> Recorded information:
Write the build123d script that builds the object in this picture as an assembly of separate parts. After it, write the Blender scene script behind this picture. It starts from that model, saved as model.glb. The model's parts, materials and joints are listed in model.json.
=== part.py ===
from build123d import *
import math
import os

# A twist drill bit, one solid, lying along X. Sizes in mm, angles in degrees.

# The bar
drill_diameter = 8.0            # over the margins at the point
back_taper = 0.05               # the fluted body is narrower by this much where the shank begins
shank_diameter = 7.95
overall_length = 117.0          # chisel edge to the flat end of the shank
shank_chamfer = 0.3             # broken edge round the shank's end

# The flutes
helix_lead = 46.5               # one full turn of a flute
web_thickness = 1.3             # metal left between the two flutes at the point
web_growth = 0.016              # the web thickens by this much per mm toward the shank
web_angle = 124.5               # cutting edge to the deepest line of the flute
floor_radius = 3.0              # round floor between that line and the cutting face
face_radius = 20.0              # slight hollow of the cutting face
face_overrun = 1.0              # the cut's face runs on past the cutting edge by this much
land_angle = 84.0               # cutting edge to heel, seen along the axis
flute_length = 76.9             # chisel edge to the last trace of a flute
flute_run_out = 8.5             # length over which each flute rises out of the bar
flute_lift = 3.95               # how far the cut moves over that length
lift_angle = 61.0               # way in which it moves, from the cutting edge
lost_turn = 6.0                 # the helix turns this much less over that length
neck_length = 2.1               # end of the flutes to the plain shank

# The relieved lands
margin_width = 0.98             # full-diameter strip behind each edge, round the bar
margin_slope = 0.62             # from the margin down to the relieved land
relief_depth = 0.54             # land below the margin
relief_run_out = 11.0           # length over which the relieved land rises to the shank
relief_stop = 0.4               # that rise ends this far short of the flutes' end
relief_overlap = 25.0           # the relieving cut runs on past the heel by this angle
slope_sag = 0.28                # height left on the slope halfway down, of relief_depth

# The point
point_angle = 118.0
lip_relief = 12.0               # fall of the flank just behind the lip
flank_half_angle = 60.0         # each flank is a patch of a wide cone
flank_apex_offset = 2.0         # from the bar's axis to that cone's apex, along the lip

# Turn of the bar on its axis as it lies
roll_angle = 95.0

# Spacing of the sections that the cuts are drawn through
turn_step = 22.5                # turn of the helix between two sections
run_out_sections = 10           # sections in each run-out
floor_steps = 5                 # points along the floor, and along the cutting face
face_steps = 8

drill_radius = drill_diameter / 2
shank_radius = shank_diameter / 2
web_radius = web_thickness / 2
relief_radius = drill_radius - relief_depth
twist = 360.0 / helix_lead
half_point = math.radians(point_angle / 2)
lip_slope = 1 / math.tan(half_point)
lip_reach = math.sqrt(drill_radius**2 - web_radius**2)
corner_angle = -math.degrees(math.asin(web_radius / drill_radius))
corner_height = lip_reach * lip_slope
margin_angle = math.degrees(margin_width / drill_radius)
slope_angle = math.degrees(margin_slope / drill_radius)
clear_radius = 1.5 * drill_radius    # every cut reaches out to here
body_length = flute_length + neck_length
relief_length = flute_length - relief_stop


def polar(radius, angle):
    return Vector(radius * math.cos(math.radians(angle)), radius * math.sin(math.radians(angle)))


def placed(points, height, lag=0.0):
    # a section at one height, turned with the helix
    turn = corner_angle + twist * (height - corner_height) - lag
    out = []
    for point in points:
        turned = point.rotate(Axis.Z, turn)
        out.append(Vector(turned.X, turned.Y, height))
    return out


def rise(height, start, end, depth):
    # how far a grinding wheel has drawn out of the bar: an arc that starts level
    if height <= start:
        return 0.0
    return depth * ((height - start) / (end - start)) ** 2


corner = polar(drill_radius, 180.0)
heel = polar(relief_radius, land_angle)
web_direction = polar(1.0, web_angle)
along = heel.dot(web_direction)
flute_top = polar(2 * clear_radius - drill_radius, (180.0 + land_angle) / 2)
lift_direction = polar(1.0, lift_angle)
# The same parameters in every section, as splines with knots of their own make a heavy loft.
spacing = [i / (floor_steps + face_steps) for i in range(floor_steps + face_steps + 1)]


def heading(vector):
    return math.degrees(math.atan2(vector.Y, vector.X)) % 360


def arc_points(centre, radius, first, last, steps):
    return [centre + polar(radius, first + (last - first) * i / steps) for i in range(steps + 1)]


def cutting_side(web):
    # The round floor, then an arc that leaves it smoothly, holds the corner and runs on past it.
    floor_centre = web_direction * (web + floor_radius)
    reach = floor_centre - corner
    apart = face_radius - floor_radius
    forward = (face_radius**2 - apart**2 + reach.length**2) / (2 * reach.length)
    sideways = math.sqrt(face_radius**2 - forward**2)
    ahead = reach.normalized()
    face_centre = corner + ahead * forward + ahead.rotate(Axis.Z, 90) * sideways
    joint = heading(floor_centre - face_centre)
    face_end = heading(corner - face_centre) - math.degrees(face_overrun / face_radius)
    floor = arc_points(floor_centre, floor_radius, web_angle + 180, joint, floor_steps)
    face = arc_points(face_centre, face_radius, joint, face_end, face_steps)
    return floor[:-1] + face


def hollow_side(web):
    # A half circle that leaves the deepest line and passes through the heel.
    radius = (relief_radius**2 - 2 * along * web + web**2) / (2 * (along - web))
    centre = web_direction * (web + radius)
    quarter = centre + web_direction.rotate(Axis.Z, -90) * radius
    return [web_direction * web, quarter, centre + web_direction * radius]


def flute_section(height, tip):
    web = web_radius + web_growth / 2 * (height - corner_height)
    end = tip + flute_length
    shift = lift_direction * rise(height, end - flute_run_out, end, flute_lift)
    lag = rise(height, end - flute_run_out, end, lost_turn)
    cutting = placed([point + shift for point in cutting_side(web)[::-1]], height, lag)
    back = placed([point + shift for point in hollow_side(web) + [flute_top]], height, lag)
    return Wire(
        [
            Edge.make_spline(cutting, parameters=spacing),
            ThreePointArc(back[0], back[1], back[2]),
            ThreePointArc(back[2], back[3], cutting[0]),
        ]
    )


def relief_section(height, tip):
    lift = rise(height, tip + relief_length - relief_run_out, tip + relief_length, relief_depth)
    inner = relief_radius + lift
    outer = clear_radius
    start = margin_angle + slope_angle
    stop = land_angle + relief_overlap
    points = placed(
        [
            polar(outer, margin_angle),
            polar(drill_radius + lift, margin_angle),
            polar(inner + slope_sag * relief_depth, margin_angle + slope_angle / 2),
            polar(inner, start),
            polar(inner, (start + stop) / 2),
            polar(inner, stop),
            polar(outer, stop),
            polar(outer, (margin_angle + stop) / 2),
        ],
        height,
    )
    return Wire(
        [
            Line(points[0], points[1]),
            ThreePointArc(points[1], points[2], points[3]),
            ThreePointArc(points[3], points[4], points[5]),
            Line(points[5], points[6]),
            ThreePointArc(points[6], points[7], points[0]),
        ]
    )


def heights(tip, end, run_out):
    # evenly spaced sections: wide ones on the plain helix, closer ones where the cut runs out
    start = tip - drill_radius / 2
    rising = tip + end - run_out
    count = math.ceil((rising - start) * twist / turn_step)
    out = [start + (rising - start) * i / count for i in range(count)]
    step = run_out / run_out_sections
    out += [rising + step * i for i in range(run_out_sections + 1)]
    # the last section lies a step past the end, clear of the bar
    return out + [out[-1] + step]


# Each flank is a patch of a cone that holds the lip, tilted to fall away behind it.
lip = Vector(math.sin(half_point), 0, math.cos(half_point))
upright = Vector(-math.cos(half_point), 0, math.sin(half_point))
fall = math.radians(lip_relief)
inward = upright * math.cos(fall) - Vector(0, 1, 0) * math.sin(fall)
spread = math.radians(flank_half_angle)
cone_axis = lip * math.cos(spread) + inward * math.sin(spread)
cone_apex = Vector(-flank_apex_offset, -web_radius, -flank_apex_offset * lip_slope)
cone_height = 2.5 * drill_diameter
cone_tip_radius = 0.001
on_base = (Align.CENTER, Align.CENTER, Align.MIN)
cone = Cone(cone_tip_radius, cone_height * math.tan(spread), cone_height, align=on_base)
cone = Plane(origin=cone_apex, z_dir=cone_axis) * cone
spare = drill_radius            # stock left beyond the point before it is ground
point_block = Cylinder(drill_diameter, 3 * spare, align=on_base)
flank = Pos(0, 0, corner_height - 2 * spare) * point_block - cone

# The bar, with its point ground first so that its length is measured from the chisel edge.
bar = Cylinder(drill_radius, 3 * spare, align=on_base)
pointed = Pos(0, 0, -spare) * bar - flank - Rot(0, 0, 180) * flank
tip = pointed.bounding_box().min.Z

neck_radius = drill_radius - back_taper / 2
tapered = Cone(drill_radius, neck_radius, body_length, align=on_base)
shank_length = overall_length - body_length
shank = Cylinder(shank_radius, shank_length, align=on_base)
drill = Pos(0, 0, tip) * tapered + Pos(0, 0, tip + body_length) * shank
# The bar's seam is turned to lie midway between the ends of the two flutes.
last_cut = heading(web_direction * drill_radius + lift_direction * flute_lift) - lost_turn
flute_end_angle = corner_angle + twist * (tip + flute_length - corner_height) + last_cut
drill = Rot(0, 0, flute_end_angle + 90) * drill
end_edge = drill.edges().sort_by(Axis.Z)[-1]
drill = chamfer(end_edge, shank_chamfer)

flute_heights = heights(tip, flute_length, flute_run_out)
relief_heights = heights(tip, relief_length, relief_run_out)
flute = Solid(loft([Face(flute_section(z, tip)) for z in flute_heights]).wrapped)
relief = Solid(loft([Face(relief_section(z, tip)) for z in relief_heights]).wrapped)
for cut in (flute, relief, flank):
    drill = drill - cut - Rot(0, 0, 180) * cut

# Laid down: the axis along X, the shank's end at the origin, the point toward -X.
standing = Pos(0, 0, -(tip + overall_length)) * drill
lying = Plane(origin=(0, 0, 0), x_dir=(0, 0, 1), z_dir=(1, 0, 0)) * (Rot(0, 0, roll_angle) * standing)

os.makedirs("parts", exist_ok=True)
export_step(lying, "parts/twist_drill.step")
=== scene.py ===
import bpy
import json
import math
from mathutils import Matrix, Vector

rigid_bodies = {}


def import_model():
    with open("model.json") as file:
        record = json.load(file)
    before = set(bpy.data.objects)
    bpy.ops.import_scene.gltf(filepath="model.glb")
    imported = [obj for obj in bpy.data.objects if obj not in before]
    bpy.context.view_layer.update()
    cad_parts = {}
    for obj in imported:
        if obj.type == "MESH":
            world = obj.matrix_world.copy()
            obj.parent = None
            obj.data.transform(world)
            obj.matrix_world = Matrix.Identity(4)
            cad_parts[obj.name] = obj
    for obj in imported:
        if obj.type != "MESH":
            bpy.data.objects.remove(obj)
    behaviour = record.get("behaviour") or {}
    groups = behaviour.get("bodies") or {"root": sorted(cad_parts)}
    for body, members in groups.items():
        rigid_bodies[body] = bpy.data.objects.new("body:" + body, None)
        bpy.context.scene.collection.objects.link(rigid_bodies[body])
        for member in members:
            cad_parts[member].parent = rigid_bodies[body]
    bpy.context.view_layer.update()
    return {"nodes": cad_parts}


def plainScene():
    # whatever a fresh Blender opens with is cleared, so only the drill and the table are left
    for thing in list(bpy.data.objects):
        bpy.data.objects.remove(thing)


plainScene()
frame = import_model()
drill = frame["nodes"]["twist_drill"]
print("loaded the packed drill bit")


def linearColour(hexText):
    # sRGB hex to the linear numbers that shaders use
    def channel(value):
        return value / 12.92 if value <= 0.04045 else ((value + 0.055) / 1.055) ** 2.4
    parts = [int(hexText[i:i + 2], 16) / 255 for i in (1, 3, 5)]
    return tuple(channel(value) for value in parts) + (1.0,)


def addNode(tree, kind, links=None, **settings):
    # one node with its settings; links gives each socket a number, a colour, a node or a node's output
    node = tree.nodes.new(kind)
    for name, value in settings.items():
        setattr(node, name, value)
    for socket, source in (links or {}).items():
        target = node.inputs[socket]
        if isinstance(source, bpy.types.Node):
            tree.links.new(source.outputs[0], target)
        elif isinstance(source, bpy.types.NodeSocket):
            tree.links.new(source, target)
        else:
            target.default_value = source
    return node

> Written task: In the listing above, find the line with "imported = [obj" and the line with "bpy.context.scene.collection.objects.link(rigid_bodies[body])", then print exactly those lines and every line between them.

> Task solution:
    imported = [obj for obj in bpy.data.objects if obj not in before]
    bpy.context.view_layer.update()
    cad_parts = {}
    for obj in imported:
        if obj.type == "MESH":
            world = obj.matrix_world.copy()
            obj.parent = None
            obj.data.transform(world)
            obj.matrix_world = Matrix.Identity(4)
            cad_parts[obj.name] = obj
    for obj in imported:
        if obj.type != "MESH":
            bpy.data.objects.remove(obj)
    behaviour = record.get("behaviour") or {}
    groups = behaviour.get("bodies") or {"root": sorted(cad_parts)}
    for body, members in groups.items():
        rigid_bodies[body] = bpy.data.objects.new("body:" + body, None)
        bpy.context.scene.collection.objects.link(rigid_bodies[body])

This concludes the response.